Jian-8IIM (Jian-8 Fighter aircraft 8)
The J-8 and J-8II aircraft are trouble-prone aircraft with a poor weapon suite and an inefficient engine. At best, the J-8-II can be compared with an early model (1960s) US F-4 Phantom. In fact, after twenty-six years the J-8-II is still in the development stage, has resulted in only about 100 fighters deployed, and meets none of the requirements of the PLAN.
The Jian-8IIM upgrade, co-developed by China and Russia, is the result of a thorough modernization of the F-8M fighter ("M" standing for export-only weaponry in China's weapon designation system) and has actually become a new-generation fighter plane. The first flight of this version was conducted on 31 March 1996. It features upgraded electronics systems, the lack of which has disadvantaged China's fighter planes for a long time.
The twin-engine Jian-8IIM is claimed to be better equipped to survive damage than single-engine F-16A/C and Mirage 2000 series. The high-altitude high-speed performance of the Jian-8IIM is superior to the F-16A/C, F-18, and Mirage 2000; and its radar and electronic equipment are better than those of the F-16A and are similar to those of F-16C, F-18,and Mirage 2000-5. By using the new, powerful WP-13B engines, the Jian-8IIM fighter boasts greatly improved low-altitude maneuverability, which is slightly better than that of the F-18 and Mirage 2000-5, but still inferior to that of the F-16.
The Jian-8IIM fighter would be equipped with Russia's or China's helmet sight and advanced PL-9 and P-73 missiles, with which it will outperform the F-16C in close-range air combat. Phazotron, a Russian firm, had signed contracts with China to provide 150-200 improved Zhuk radars mainly in support of China's new F-8II fighter, but also to equip the new Chengdu J-10 fighter. These radars have six times the data and signal processing power of the basic variant and greater detection range than the current 80KM. They can track while scanning on 24 targets, display up to 8 of them, and simultaneously provide fire-control solutions for 2-4 of them.

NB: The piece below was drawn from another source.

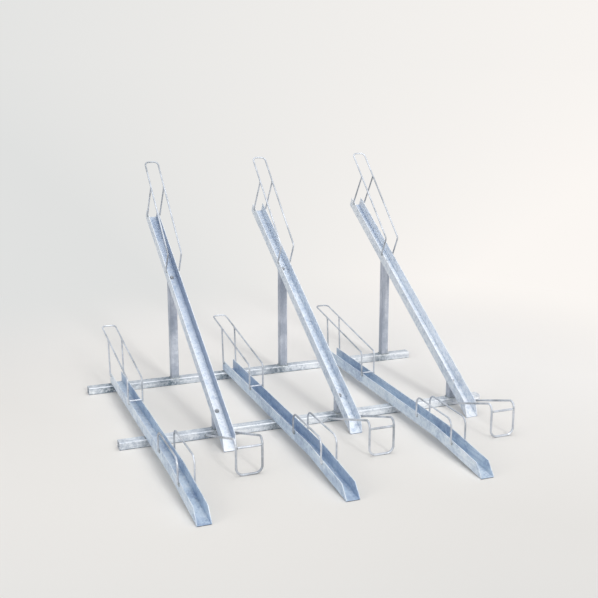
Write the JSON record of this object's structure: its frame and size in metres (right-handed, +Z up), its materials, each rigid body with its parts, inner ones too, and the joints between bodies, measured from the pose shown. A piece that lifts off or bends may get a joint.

The Jian-8IIM does not use large amounts of expensive composite material and titanium alloy, and it is not equipped with complicated maneuverable flaps, as found on the F-7MG and F-16. Consequently, although their combat capabilities are similar, the Jian-8IIM is much cheaper than the F-16C. Though mature and reliable, the Jian-8IIM is rather cumbersome. With a fuel load exceeding that of the F-16, its operating range is shorter than that of the latter. However, if specified by a customer, the Jian-8IIM could incorporate composite material, titanium alloy, and maneuverable flaps to further enhance its maneuverability and expand its external storage capacity and radius of action.